◆ THE EXERCISE ◆
Send back all the data below, exactly as given.

**** SOURCE MATERIAL

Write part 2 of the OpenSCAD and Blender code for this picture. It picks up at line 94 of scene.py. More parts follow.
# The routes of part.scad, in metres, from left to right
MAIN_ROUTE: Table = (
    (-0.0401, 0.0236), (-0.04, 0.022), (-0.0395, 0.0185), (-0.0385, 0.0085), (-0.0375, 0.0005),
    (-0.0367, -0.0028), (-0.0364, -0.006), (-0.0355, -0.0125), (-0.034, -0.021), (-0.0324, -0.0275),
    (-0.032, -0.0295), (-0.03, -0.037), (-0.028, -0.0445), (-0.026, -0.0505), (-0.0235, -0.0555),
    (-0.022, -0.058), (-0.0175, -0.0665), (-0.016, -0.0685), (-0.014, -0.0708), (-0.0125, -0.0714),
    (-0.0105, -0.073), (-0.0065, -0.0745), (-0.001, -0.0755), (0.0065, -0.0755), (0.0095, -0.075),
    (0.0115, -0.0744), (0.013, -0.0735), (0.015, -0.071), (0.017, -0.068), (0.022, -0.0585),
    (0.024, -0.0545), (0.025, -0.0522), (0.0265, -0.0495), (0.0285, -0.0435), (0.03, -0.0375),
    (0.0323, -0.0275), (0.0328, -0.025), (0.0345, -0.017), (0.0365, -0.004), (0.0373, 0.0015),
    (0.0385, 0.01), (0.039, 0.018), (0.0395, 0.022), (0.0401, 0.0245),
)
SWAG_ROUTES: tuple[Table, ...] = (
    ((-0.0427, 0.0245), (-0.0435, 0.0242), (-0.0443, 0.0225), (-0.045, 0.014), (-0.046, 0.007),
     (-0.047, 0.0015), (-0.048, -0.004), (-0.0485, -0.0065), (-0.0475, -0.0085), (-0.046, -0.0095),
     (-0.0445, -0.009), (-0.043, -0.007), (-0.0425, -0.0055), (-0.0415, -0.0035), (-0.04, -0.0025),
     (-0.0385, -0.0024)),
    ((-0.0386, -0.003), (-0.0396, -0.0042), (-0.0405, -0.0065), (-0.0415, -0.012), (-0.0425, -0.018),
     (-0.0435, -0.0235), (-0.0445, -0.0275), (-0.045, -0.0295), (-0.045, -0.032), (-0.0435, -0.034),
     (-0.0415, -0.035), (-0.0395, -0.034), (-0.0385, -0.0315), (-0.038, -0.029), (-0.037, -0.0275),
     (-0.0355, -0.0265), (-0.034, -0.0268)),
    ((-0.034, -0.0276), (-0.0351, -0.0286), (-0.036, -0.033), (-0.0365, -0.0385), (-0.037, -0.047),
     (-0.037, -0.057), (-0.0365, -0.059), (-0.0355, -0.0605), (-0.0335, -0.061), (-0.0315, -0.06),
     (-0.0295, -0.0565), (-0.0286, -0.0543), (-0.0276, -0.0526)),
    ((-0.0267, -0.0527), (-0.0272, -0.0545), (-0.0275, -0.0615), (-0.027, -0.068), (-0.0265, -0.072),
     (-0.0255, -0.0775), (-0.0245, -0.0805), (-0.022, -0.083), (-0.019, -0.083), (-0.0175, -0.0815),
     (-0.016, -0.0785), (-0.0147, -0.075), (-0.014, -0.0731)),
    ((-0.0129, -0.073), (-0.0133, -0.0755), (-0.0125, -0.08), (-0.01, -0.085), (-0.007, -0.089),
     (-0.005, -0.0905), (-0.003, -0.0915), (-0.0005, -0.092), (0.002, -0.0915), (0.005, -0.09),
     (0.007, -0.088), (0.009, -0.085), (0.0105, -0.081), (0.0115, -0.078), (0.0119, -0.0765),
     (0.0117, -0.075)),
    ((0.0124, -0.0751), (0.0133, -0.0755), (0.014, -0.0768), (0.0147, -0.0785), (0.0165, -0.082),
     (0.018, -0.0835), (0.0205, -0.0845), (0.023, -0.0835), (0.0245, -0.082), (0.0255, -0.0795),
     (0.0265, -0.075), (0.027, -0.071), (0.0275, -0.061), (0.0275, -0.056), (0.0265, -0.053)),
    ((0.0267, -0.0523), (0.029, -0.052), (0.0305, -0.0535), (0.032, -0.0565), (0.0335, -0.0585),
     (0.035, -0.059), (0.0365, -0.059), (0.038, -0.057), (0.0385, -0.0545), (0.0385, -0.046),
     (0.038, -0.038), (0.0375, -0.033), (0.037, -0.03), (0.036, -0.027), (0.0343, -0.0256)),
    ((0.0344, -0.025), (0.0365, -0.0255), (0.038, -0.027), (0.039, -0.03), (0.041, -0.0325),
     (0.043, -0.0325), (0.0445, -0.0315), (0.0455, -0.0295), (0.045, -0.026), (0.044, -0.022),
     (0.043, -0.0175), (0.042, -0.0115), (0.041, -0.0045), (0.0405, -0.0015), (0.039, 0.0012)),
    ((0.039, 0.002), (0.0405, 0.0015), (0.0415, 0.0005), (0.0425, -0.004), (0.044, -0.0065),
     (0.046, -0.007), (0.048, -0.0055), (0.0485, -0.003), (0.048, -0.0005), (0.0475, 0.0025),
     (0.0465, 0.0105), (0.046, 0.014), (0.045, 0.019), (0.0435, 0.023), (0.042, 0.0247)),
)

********

◆ THE COMPLETED TASK ◆
Write part 2 of the OpenSCAD and Blender code for this picture. It picks up at line 94 of scene.py. More parts follow.
# The routes of part.scad, in metres, from left to right
MAIN_ROUTE: Table = (
    (-0.0401, 0.0236), (-0.04, 0.022), (-0.0395, 0.0185), (-0.0385, 0.0085), (-0.0375, 0.0005),
    (-0.0367, -0.0028), (-0.0364, -0.006), (-0.0355, -0.0125), (-0.034, -0.021), (-0.0324, -0.0275),
    (-0.032, -0.0295), (-0.03, -0.037), (-0.028, -0.0445), (-0.026, -0.0505), (-0.0235, -0.0555),
    (-0.022, -0.058), (-0.0175, -0.0665), (-0.016, -0.0685), (-0.014, -0.0708), (-0.0125, -0.0714),
    (-0.0105, -0.073), (-0.0065, -0.0745), (-0.001, -0.0755), (0.0065, -0.0755), (0.0095, -0.075),
    (0.0115, -0.0744), (0.013, -0.0735), (0.015, -0.071), (0.017, -0.068), (0.022, -0.0585),
    (0.024, -0.0545), (0.025, -0.0522), (0.0265, -0.0495), (0.0285, -0.0435), (0.03, -0.0375),
    (0.0323, -0.0275), (0.0328, -0.025), (0.0345, -0.017), (0.0365, -0.004), (0.0373, 0.0015),
    (0.0385, 0.01), (0.039, 0.018), (0.0395, 0.022), (0.0401, 0.0245),
)
SWAG_ROUTES: tuple[Table, ...] = (
    ((-0.0427, 0.0245), (-0.0435, 0.0242), (-0.0443, 0.0225), (-0.045, 0.014), (-0.046, 0.007),
     (-0.047, 0.0015), (-0.048, -0.004), (-0.0485, -0.0065), (-0.0475, -0.0085), (-0.046, -0.0095),
     (-0.0445, -0.009), (-0.043, -0.007), (-0.0425, -0.0055), (-0.0415, -0.0035), (-0.04, -0.0025),
     (-0.0385, -0.0024)),
    ((-0.0386, -0.003), (-0.0396, -0.0042), (-0.0405, -0.0065), (-0.0415, -0.012), (-0.0425, -0.018),
     (-0.0435, -0.0235), (-0.0445, -0.0275), (-0.045, -0.0295), (-0.045, -0.032), (-0.0435, -0.034),
     (-0.0415, -0.035), (-0.0395, -0.034), (-0.0385, -0.0315), (-0.038, -0.029), (-0.037, -0.0275),
     (-0.0355, -0.0265), (-0.034, -0.0268)),
    ((-0.034, -0.0276), (-0.0351, -0.0286), (-0.036, -0.033), (-0.0365, -0.0385), (-0.037, -0.047),
     (-0.037, -0.057), (-0.0365, -0.059), (-0.0355, -0.0605), (-0.0335, -0.061), (-0.0315, -0.06),
     (-0.0295, -0.0565), (-0.0286, -0.0543), (-0.0276, -0.0526)),
    ((-0.0267, -0.0527), (-0.0272, -0.0545), (-0.0275, -0.0615), (-0.027, -0.068), (-0.0265, -0.072),
     (-0.0255, -0.0775), (-0.0245, -0.0805), (-0.022, -0.083), (-0.019, -0.083), (-0.0175, -0.0815),
     (-0.016, -0.0785), (-0.0147, -0.075), (-0.014, -0.0731)),
    ((-0.0129, -0.073), (-0.0133, -0.0755), (-0.0125, -0.08), (-0.01, -0.085), (-0.007, -0.089),
     (-0.005, -0.0905), (-0.003, -0.0915), (-0.0005, -0.092), (0.002, -0.0915), (0.005, -0.09),
     (0.007, -0.088), (0.009, -0.085), (0.0105, -0.081), (0.0115, -0.078), (0.0119, -0.0765),
     (0.0117, -0.075)),
    ((0.0124, -0.0751), (0.0133, -0.0755), (0.014, -0.0768), (0.0147, -0.0785), (0.0165, -0.082),
     (0.018, -0.0835), (0.0205, -0.0845), (0.023, -0.0835), (0.0245, -0.082), (0.0255, -0.0795),
     (0.0265, -0.075), (0.027, -0.071), (0.0275, -0.061), (0.0275, -0.056), (0.0265, -0.053)),
    ((0.0267, -0.0523), (0.029, -0.052), (0.0305, -0.0535), (0.032, -0.0565), (0.0335, -0.0585),
     (0.035, -0.059), (0.0365, -0.059), (0.038, -0.057), (0.0385, -0.0545), (0.0385, -0.046),
     (0.038, -0.038), (0.0375, -0.033), (0.037, -0.03), (0.036, -0.027), (0.0343, -0.0256)),
    ((0.0344, -0.025), (0.0365, -0.0255), (0.038, -0.027), (0.039, -0.03), (0.041, -0.0325),
     (0.043, -0.0325), (0.0445, -0.0315), (0.0455, -0.0295), (0.045, -0.026), (0.044, -0.022),
     (0.043, -0.0175), (0.042, -0.0115), (0.041, -0.0045), (0.0405, -0.0015), (0.039, 0.0012)),
    ((0.039, 0.002), (0.0405, 0.0015), (0.0415, 0.0005), (0.0425, -0.004), (0.044, -0.0065),
     (0.046, -0.007), (0.048, -0.0055), (0.0485, -0.003), (0.048, -0.0005), (0.0475, 0.0025),
     (0.0465, 0.0105), (0.046, 0.014), (0.045, 0.019), (0.0435, 0.023), (0.042, 0.0247)),
)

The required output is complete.